_SUPPLIED MATERIAL_
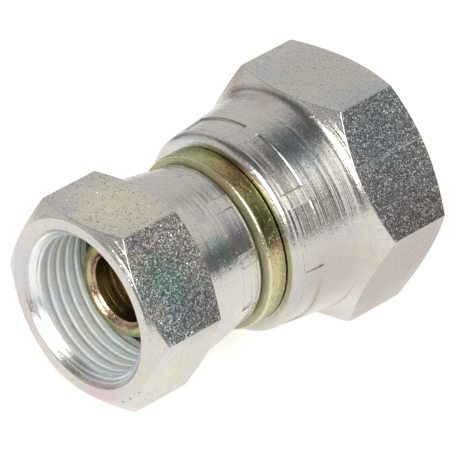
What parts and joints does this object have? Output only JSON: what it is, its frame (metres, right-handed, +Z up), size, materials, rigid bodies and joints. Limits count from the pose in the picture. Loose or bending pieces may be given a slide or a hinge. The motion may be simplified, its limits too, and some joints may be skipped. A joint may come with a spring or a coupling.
{
  "type": "female pipe union",
  "caption": "Straight pipe union: a turned body with a cone nose at each end, held by crimped skirts in swivelling hexagon nuts with G3/8 and G1/2 female threads.",
  "frame": {"origin": "middle of the underside of the fitting's box, on the surface that it lies on", "axes": "+X from the small nut towards the large nut along the surface, +Z up. The fitting lies on one flat of each hexagon, so its own axis is in the XZ plane, 4.62 degrees up from +X"},
  "size_m": [0.0432, 0.0312, 0.0277],
  "materials": {
    "yellow_zinc": "turned steel, zinc plated, yellow passivated",
    "bright_zinc": "turned and drawn steel, zinc plated, clear passivated, satin"
  },
  "bodies": {
    "body": {"body": "yellow_zinc"},
    "small_nut": {"small_nut": "bright_zinc"},
    "large_nut": {"large_nut": "bright_zinc"}
  },
  "joints": [
    {"name": "small_nut_swivel", "type": "hinge", "parent": "body", "child": "small_nut", "pos_m": [-0.0118, 0, 0.01167], "axis": [0.9967, 0, 0.0806], "continuous": true},
    {"name": "large_nut_swivel", "type": "hinge", "parent": "body", "child": "large_nut", "pos_m": [0.01028, 0, 0.01345], "axis": [0.9967, 0, 0.0806], "continuous": true}
  ]
}
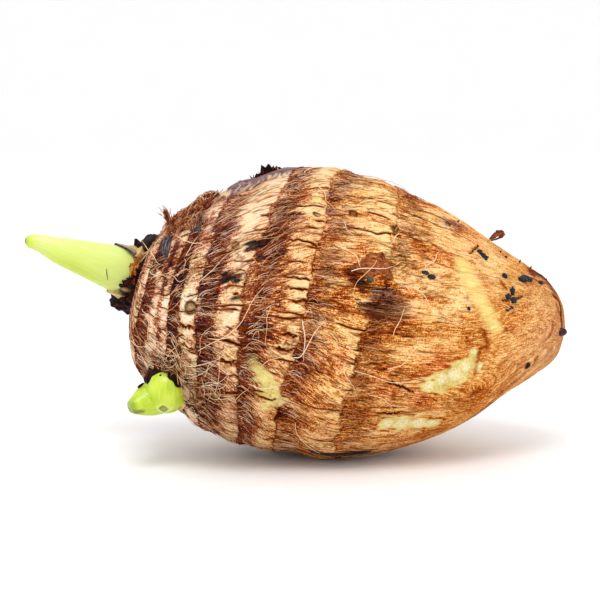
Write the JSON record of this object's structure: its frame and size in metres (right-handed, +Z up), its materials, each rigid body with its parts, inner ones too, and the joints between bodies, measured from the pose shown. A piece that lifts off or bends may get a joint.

_REQUIRED WORK_
Restate each record word for word.

_THE COMPLETED TASK_
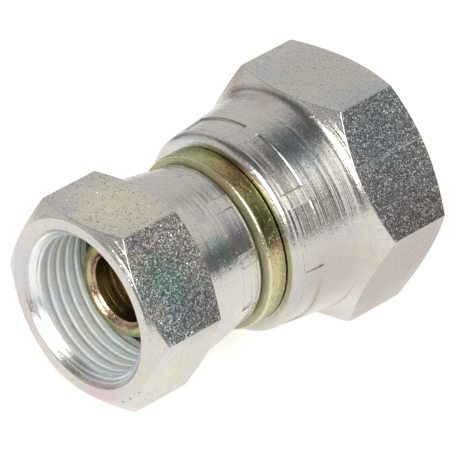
What parts and joints does this object have? Output only JSON: what it is, its frame (metres, right-handed, +Z up), size, materials, rigid bodies and joints. Limits count from the pose in the picture. Loose or bending pieces may be given a slide or a hinge. The motion may be simplified, its limits too, and some joints may be skipped. A joint may come with a spring or a coupling.
{
  "type": "female pipe union",
  "caption": "Straight pipe union: a turned body with a cone nose at each end, held by crimped skirts in swivelling hexagon nuts with G3/8 and G1/2 female threads.",
  "frame": {"origin": "middle of the underside of the fitting's box, on the surface that it lies on", "axes": "+X from the small nut towards the large nut along the surface, +Z up. The fitting lies on one flat of each hexagon, so its own axis is in the XZ plane, 4.62 degrees up from +X"},
  "size_m": [0.0432, 0.0312, 0.0277],
  "materials": {
    "yellow_zinc": "turned steel, zinc plated, yellow passivated",
    "bright_zinc": "turned and drawn steel, zinc plated, clear passivated, satin"
  },
  "bodies": {
    "body": {"body": "yellow_zinc"},
    "small_nut": {"small_nut": "bright_zinc"},
    "large_nut": {"large_nut": "bright_zinc"}
  },
  "joints": [
    {"name": "small_nut_swivel", "type": "hinge", "parent": "body", "child": "small_nut", "pos_m": [-0.0118, 0, 0.01167], "axis": [0.9967, 0, 0.0806], "continuous": true},
    {"name": "large_nut_swivel", "type": "hinge", "parent": "body", "child": "large_nut", "pos_m": [0.01028, 0, 0.01345], "axis": [0.9967, 0, 0.0806], "continuous": true}
  ]
}
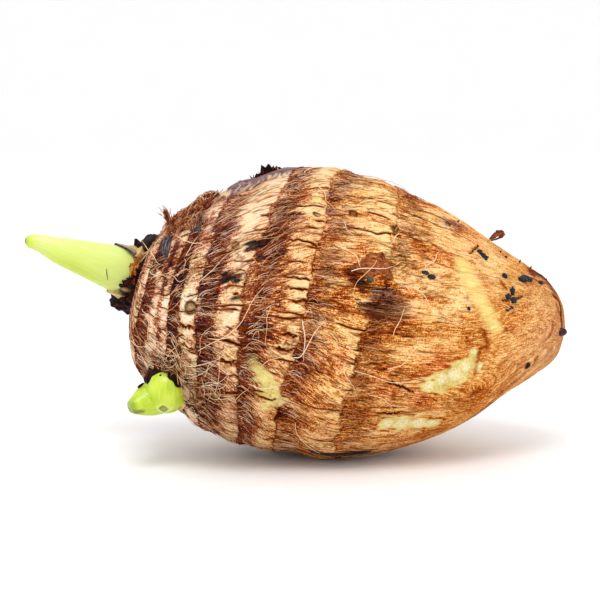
Write the JSON record of this object's structure: its frame and size in metres (right-handed, +Z up), its materials, each rigid body with its parts, inner ones too, and the joints between bodies, measured from the pose shown. A piece that lifts off or bends may get a joint.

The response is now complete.